British fans hardly need reminding of Love Island’s 2017-2018 heyday: Casa Amor, Ian Stirling, “I’ve got a text”, “Can I pull you for a chat?”, “heads being turned”, “my type on paper”, Molly-Mae. They also hardly need reminding what followed it. In 2018, a former contestant, Sophie Gradon, died by suicide. In 2019, Mike Thalassitis, another contestant, died the same way. The following year, the show’s host Caroline Flack took her own life.
There have been countless attempts to translate British television for an American audience, but very few successes: something about the sarcasm, the derision, the ironies of class, schooling and character simply do not translate. One notable miss was the “bus wankers” scene from The Inbetweeners: “bus turds” just didn’t hit right. Shows that did thrive – The Office, Shameless – did so only by sanding off the sharp British edges and offering cleaner, happier arcs.
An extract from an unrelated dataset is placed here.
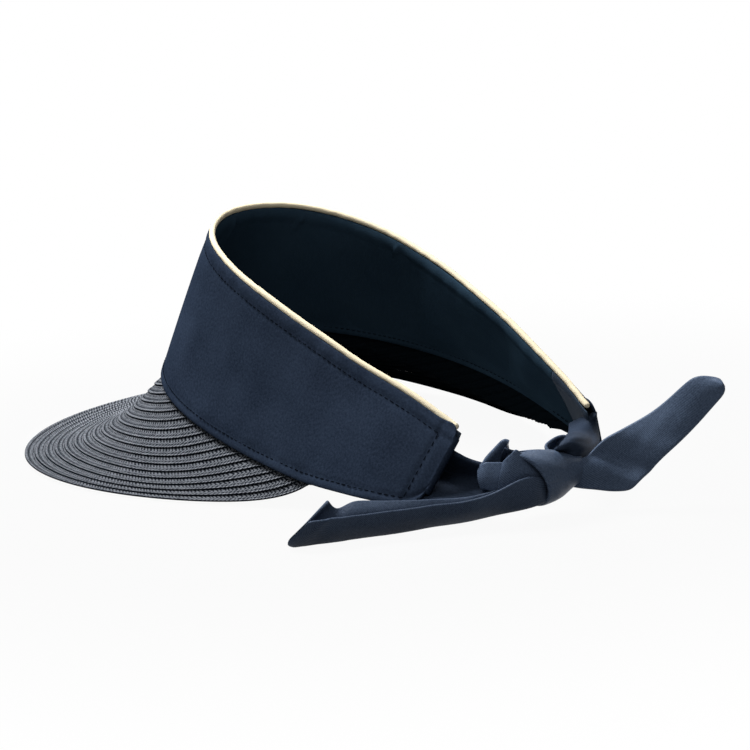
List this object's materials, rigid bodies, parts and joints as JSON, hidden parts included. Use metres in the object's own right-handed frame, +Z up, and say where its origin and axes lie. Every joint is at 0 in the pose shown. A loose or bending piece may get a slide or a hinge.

But one side of British TV has always flourished in America: degrading reality TV. Simon Cowell’s scornful empire of false idols and no-talents was a smash hit when it transferred to the States. And American audiences delighted in Anne Robinson’s savage put-downs with gleeful surprise. The British recipe for humiliating members of the public proved a covetable commodity, which stateside producers and viewers alike salivate over.
The French artist Antonin Artaud developed the concept of the “Theatre of Cruelty”. In theatre, he said, we should make a “believable reality which gives the heart and the senses that kind of concrete bite which all true sensation requires”. But Artaud was writing in the 1930s: he did not foresee how catharsis would curdle into abuse.
The American version of Love Island turns the screws even tighter. Ad breaks come twice as often, so scenes must be faster, louder, crueller. There’s no time for exposition or heart-felt scenes. Every overproduced moment has to be a sound-bite or a story. And of course, viewers watch with one eye on their phone, the online reaction being as much part of the entertainment as the show itself. Love Island may have reached American shores but the transformative #BeKind movement that emerged in the UK after Flack’s death must have drowned somewhere in the Atlantic. Britain imports crude oil from America, but exports something far filthier: cruelty.